Rows from a 3D modeling dataset
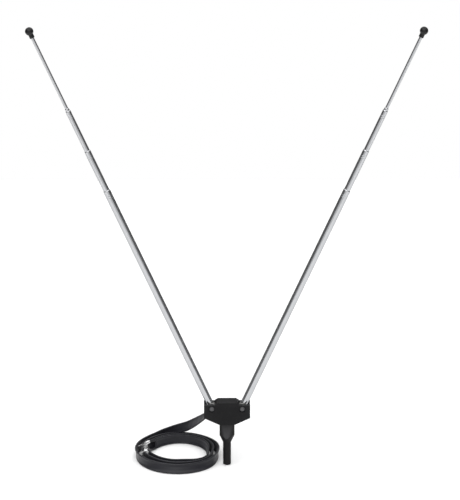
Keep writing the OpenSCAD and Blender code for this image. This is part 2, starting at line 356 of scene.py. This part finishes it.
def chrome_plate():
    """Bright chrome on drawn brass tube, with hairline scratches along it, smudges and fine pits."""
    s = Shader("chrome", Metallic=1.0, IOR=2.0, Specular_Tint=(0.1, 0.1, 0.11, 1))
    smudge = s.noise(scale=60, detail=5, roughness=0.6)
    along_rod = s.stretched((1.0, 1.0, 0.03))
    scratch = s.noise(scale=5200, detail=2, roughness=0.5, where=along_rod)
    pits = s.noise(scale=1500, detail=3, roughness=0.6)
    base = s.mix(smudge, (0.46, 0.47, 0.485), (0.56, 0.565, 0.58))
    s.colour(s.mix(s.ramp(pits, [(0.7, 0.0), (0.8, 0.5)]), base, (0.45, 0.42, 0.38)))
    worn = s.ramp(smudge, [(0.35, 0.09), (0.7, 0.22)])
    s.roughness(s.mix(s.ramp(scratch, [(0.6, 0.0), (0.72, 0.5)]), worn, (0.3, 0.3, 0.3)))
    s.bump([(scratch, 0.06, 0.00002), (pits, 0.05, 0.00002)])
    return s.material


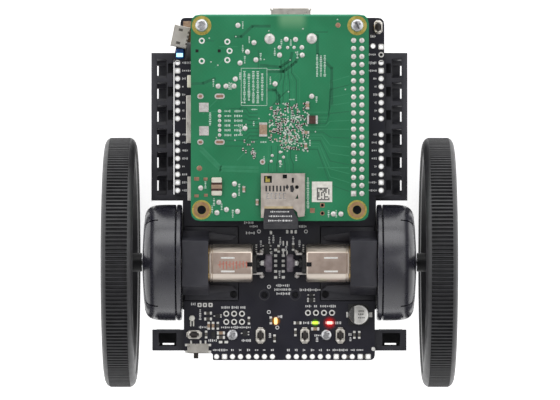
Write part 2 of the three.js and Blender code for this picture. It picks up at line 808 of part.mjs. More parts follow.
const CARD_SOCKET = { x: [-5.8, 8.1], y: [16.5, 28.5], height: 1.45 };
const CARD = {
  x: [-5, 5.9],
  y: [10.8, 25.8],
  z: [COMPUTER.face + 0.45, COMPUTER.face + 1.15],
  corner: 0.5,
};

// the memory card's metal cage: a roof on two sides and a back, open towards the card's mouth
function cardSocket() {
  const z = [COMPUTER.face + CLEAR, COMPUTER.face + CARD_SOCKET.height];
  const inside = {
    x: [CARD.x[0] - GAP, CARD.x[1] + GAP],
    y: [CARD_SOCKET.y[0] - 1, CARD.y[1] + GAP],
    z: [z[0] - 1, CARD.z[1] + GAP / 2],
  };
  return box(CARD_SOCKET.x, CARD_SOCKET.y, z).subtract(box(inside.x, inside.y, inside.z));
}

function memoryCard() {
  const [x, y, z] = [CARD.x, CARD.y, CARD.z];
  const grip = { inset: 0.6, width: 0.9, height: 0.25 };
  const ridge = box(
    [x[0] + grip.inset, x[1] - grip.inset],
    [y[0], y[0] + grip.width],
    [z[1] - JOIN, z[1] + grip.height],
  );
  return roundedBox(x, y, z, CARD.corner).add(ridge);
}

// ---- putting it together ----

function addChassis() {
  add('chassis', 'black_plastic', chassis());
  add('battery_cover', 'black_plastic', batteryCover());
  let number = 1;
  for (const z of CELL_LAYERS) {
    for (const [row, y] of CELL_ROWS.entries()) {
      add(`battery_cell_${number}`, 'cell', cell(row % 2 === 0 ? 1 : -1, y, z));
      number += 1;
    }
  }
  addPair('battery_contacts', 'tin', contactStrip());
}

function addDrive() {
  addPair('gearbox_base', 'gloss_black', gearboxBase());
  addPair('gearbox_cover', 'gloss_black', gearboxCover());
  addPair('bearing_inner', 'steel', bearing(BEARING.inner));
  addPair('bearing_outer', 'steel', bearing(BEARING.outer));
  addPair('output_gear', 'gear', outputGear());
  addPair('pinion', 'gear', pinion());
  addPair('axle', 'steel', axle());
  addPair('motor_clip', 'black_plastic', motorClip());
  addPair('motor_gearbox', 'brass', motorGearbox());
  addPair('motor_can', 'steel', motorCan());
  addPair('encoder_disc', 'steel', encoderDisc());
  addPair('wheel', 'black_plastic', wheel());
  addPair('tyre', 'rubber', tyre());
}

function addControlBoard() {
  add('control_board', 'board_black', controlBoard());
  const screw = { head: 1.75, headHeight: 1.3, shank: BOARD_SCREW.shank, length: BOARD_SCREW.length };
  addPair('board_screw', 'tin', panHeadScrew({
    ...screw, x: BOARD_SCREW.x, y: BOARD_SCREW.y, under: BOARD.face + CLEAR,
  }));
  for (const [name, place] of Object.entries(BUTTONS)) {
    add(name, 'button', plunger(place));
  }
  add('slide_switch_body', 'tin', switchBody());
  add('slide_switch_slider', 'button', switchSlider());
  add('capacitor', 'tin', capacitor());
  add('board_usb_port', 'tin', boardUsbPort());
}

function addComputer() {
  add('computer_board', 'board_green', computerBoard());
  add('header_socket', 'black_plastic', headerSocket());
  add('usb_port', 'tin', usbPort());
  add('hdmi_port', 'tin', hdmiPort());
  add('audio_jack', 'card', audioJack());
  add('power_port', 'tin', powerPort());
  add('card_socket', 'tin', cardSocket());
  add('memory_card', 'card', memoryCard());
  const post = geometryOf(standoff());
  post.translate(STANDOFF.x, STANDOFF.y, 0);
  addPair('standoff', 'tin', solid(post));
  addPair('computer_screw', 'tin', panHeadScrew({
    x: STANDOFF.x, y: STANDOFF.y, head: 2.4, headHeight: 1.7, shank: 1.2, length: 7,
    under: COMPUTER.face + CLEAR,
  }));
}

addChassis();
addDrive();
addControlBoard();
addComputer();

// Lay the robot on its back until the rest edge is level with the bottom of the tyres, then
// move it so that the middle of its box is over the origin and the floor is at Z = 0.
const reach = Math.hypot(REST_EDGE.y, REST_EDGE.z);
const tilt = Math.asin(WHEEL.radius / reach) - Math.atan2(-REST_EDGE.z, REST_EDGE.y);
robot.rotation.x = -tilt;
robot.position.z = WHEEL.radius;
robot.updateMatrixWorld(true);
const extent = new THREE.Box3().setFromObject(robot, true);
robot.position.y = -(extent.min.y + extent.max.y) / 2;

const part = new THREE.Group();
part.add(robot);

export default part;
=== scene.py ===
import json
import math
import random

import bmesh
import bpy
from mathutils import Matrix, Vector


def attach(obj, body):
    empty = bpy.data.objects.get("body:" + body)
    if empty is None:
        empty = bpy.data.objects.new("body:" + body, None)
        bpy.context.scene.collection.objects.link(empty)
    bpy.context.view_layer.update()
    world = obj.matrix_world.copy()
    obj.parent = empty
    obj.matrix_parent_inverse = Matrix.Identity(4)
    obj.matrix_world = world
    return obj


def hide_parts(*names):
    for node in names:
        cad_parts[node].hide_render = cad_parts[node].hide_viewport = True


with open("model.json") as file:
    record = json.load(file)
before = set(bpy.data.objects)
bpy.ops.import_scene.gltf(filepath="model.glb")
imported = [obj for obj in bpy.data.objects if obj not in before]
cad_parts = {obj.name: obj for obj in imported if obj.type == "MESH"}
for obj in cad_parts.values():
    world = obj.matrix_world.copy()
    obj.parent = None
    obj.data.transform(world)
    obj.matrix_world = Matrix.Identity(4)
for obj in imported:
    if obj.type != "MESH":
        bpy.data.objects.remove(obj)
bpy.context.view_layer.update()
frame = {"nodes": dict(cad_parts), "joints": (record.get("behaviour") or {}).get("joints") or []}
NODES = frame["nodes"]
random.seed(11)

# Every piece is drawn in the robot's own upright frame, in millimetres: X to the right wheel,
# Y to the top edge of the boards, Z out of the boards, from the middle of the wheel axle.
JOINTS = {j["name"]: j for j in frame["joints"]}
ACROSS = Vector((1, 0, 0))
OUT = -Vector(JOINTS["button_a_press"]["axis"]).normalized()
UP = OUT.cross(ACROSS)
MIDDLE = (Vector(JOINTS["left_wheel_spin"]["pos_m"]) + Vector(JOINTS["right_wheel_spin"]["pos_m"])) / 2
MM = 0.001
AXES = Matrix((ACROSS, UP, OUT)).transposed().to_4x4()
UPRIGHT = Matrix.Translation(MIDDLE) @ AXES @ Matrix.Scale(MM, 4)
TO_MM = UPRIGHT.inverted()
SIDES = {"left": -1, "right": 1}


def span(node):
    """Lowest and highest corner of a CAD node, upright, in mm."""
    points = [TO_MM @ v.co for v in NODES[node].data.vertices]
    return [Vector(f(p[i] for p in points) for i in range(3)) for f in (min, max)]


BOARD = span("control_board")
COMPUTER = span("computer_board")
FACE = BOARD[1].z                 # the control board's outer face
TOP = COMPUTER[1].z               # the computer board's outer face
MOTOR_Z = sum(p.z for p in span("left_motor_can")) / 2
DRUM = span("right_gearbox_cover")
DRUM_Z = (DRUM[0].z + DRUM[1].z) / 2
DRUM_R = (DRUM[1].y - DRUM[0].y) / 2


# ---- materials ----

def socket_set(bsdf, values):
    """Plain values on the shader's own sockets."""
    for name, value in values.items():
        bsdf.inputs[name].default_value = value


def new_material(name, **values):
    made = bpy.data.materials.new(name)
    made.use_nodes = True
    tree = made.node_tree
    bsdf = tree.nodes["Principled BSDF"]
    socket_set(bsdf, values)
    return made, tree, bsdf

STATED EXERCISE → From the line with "the tyres, then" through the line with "bpy.data.objects.remove(obj)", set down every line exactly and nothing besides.

OUTPUT →
// Lay the robot on its back until the rest edge is level with the bottom of the tyres, then
// move it so that the middle of its box is over the origin and the floor is at Z = 0.
const reach = Math.hypot(REST_EDGE.y, REST_EDGE.z);
const tilt = Math.asin(WHEEL.radius / reach) - Math.atan2(-REST_EDGE.z, REST_EDGE.y);
robot.rotation.x = -tilt;
robot.position.z = WHEEL.radius;
robot.updateMatrixWorld(true);
const extent = new THREE.Box3().setFromObject(robot, true);
robot.position.y = -(extent.min.y + extent.max.y) / 2;

const part = new THREE.Group();
part.add(robot);

export default part;
=== scene.py ===
import json
import math
import random

import bmesh
import bpy
from mathutils import Matrix, Vector


def attach(obj, body):
    empty = bpy.data.objects.get("body:" + body)
    if empty is None:
        empty = bpy.data.objects.new("body:" + body, None)
        bpy.context.scene.collection.objects.link(empty)
    bpy.context.view_layer.update()
    world = obj.matrix_world.copy()
    obj.parent = empty
    obj.matrix_parent_inverse = Matrix.Identity(4)
    obj.matrix_world = world
    return obj


def hide_parts(*names):
    for node in names:
        cad_parts[node].hide_render = cad_parts[node].hide_viewport = True


with open("model.json") as file:
    record = json.load(file)
before = set(bpy.data.objects)
bpy.ops.import_scene.gltf(filepath="model.glb")
imported = [obj for obj in bpy.data.objects if obj not in before]
cad_parts = {obj.name: obj for obj in imported if obj.type == "MESH"}
for obj in cad_parts.values():
    world = obj.matrix_world.copy()
    obj.parent = None
    obj.data.transform(world)
    obj.matrix_world = Matrix.Identity(4)
for obj in imported:
    if obj.type != "MESH":
        bpy.data.objects.remove(obj)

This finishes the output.